(DATASET CONTENT):
=======
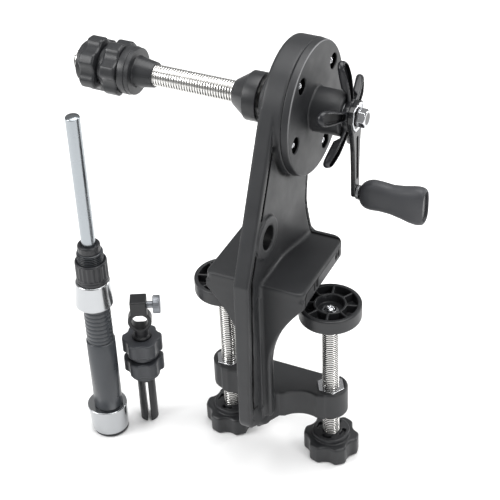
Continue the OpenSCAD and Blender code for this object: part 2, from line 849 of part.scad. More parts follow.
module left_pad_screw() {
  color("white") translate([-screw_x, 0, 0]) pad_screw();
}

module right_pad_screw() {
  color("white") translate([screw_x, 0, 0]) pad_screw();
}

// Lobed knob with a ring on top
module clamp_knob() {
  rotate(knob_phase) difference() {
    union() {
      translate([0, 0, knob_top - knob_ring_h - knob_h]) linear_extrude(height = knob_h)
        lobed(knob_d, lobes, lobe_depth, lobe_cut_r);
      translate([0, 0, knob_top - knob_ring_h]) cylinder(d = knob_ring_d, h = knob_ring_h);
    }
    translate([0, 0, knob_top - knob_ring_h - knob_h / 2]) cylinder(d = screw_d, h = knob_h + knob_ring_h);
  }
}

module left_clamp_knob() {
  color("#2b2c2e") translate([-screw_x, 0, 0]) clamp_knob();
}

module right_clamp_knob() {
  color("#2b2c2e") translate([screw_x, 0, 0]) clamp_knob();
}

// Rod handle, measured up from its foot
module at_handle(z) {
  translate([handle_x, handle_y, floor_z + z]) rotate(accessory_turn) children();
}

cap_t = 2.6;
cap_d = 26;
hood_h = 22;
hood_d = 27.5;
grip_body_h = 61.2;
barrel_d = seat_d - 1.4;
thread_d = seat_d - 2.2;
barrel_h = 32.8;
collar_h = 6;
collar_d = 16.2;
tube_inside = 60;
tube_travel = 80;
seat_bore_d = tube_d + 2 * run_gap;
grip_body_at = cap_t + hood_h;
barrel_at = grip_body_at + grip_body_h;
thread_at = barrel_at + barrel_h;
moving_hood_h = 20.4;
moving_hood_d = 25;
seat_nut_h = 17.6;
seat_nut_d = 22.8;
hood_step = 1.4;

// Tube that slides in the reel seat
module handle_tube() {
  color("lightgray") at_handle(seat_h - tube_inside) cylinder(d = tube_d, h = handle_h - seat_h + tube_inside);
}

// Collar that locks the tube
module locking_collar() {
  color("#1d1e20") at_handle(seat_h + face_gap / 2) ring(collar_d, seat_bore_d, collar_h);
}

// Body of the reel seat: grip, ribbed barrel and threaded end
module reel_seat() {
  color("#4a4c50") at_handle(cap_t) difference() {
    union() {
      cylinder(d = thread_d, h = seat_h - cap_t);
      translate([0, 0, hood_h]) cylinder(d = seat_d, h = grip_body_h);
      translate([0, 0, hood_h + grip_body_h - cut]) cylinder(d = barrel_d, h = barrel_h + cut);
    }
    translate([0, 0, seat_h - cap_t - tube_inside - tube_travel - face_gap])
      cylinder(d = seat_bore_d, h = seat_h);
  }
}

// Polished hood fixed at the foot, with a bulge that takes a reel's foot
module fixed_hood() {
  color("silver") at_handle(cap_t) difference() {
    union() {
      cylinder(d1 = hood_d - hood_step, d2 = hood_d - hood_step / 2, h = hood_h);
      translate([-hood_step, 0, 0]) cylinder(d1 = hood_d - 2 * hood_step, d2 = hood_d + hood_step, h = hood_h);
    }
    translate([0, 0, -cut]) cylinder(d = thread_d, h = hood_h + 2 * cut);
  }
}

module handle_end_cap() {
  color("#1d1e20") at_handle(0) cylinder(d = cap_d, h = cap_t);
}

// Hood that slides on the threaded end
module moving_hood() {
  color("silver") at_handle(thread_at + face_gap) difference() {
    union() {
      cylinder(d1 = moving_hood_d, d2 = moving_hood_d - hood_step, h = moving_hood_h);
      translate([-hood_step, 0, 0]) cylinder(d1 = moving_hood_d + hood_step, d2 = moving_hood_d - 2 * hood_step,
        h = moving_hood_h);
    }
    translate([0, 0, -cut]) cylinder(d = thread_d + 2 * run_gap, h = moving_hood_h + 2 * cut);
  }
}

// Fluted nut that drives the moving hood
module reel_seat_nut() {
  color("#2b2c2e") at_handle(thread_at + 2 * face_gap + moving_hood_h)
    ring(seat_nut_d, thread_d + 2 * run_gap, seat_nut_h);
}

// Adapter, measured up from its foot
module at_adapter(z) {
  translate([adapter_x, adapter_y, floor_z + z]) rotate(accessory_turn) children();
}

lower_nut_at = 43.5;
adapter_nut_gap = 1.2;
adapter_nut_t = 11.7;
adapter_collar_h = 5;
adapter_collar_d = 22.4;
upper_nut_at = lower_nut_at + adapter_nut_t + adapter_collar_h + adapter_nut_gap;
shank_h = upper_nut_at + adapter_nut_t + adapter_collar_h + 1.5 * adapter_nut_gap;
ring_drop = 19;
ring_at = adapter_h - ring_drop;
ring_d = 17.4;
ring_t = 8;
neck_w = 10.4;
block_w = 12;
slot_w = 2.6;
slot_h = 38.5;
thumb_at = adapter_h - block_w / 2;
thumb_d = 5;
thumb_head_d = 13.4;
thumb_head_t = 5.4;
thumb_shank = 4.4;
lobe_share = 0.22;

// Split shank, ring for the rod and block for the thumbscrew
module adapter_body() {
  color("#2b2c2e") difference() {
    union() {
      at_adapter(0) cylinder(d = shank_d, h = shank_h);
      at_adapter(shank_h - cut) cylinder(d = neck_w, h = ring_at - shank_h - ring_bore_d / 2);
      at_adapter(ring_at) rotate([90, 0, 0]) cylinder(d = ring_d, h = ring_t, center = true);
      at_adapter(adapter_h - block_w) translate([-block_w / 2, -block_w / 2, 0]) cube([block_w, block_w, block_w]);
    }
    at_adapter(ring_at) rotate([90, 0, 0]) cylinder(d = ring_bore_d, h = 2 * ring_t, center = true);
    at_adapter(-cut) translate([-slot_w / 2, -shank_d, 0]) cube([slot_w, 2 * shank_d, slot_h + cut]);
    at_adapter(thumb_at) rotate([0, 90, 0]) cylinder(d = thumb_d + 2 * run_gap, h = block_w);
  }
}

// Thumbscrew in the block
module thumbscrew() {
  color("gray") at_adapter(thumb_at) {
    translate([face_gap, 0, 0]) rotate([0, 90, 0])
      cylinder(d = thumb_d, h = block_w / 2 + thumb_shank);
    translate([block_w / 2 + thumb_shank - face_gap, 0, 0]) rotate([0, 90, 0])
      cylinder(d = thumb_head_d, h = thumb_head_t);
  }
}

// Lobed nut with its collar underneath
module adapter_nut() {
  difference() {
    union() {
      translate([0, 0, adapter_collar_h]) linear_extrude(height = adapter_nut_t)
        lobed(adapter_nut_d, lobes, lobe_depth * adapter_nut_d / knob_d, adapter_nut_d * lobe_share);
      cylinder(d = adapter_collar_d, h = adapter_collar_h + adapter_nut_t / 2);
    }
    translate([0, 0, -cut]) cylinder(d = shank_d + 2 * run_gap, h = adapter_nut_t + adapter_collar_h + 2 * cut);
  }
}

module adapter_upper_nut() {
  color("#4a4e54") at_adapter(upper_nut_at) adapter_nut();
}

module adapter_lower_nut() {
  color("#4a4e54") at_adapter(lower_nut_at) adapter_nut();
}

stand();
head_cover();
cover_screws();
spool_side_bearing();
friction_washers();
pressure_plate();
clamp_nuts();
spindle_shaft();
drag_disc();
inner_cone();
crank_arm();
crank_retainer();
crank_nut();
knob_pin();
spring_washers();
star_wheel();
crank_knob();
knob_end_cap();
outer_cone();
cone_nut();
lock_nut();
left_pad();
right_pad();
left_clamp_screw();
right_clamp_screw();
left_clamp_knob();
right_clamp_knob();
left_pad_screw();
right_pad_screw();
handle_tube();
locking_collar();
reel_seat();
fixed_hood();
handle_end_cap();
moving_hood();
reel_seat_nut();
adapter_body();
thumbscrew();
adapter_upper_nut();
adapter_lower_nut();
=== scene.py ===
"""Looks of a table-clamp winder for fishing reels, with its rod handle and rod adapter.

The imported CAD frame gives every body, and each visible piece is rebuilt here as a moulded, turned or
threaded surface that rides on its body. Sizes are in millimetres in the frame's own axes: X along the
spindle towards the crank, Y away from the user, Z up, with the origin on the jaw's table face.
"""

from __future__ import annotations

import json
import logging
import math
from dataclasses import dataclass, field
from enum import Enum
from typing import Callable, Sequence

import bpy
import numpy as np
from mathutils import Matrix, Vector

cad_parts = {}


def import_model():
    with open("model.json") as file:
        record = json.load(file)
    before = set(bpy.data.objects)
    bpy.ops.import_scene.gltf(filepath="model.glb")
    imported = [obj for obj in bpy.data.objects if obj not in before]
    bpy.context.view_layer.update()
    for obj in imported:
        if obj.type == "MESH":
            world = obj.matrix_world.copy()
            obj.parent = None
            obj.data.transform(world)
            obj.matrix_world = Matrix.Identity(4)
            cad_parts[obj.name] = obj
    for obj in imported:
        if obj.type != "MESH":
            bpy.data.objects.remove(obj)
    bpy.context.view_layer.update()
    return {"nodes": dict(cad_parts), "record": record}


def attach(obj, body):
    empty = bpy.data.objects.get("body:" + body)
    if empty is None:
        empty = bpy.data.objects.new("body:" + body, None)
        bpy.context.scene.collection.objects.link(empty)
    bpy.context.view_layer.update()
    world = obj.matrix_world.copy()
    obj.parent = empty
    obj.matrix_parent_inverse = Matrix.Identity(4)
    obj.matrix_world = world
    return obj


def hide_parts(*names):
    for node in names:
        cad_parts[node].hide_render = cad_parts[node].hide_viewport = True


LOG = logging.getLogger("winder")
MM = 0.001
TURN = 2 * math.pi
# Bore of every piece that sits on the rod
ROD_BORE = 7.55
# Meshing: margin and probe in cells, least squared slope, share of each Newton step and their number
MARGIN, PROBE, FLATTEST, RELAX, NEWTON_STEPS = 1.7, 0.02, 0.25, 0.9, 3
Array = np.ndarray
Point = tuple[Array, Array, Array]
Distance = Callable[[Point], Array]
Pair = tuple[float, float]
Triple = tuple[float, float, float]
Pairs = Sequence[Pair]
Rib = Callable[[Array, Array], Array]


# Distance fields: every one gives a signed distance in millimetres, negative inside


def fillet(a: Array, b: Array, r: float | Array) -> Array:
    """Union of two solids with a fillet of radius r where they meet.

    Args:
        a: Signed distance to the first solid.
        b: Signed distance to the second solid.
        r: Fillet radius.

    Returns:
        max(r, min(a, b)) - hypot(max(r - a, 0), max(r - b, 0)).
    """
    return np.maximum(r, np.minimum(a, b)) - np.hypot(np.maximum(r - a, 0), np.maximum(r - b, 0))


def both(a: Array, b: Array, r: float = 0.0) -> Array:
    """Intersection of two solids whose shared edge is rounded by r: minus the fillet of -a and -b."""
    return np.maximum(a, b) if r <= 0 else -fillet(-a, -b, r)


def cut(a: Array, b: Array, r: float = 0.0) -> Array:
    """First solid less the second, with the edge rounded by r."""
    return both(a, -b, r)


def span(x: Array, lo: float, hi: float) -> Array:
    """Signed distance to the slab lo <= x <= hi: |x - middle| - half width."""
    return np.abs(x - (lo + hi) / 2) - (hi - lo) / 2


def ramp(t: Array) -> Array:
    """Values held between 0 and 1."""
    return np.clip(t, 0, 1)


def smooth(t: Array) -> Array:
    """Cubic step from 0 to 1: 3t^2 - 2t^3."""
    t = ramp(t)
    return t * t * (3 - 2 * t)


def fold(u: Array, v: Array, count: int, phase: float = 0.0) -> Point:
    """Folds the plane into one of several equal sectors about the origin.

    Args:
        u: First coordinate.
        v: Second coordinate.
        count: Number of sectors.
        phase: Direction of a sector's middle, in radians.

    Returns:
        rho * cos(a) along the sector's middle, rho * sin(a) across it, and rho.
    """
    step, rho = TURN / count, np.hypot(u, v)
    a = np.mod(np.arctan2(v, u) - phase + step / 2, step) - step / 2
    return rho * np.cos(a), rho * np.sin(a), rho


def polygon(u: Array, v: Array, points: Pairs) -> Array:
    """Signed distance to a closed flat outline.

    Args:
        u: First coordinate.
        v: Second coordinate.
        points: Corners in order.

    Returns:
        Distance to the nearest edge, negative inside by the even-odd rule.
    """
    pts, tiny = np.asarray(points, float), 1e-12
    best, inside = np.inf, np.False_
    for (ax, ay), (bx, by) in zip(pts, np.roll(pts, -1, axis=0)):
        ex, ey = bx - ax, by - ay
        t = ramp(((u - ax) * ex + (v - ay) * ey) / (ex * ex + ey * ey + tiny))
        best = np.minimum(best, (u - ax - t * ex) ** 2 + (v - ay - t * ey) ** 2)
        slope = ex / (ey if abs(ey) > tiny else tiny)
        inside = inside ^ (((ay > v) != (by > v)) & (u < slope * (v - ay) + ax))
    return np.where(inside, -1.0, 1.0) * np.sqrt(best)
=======
(GIVEN PROBLEM): Within the listing above, give again exactly every line from the line with "obj.matrix_world = world" through the line with "return t * t * (3 - 2 * t)", both included, and no other line.

(FINAL ANSWER):
    obj.matrix_world = world
    return obj


def hide_parts(*names):
    for node in names:
        cad_parts[node].hide_render = cad_parts[node].hide_viewport = True


LOG = logging.getLogger("winder")
MM = 0.001
TURN = 2 * math.pi
# Bore of every piece that sits on the rod
ROD_BORE = 7.55
# Meshing: margin and probe in cells, least squared slope, share of each Newton step and their number
MARGIN, PROBE, FLATTEST, RELAX, NEWTON_STEPS = 1.7, 0.02, 0.25, 0.9, 3
Array = np.ndarray
Point = tuple[Array, Array, Array]
Distance = Callable[[Point], Array]
Pair = tuple[float, float]
Triple = tuple[float, float, float]
Pairs = Sequence[Pair]
Rib = Callable[[Array, Array], Array]


# Distance fields: every one gives a signed distance in millimetres, negative inside


def fillet(a: Array, b: Array, r: float | Array) -> Array:
    """Union of two solids with a fillet of radius r where they meet.

    Args:
        a: Signed distance to the first solid.
        b: Signed distance to the second solid.
        r: Fillet radius.

    Returns:
        max(r, min(a, b)) - hypot(max(r - a, 0), max(r - b, 0)).
    """
    return np.maximum(r, np.minimum(a, b)) - np.hypot(np.maximum(r - a, 0), np.maximum(r - b, 0))


def both(a: Array, b: Array, r: float = 0.0) -> Array:
    """Intersection of two solids whose shared edge is rounded by r: minus the fillet of -a and -b."""
    return np.maximum(a, b) if r <= 0 else -fillet(-a, -b, r)


def cut(a: Array, b: Array, r: float = 0.0) -> Array:
    """First solid less the second, with the edge rounded by r."""
    return both(a, -b, r)


def span(x: Array, lo: float, hi: float) -> Array:
    """Signed distance to the slab lo <= x <= hi: |x - middle| - half width."""
    return np.abs(x - (lo + hi) / 2) - (hi - lo) / 2


def ramp(t: Array) -> Array:
    """Values held between 0 and 1."""
    return np.clip(t, 0, 1)


def smooth(t: Array) -> Array:
    """Cubic step from 0 to 1: 3t^2 - 2t^3."""
    t = ramp(t)
    return t * t * (3 - 2 * t)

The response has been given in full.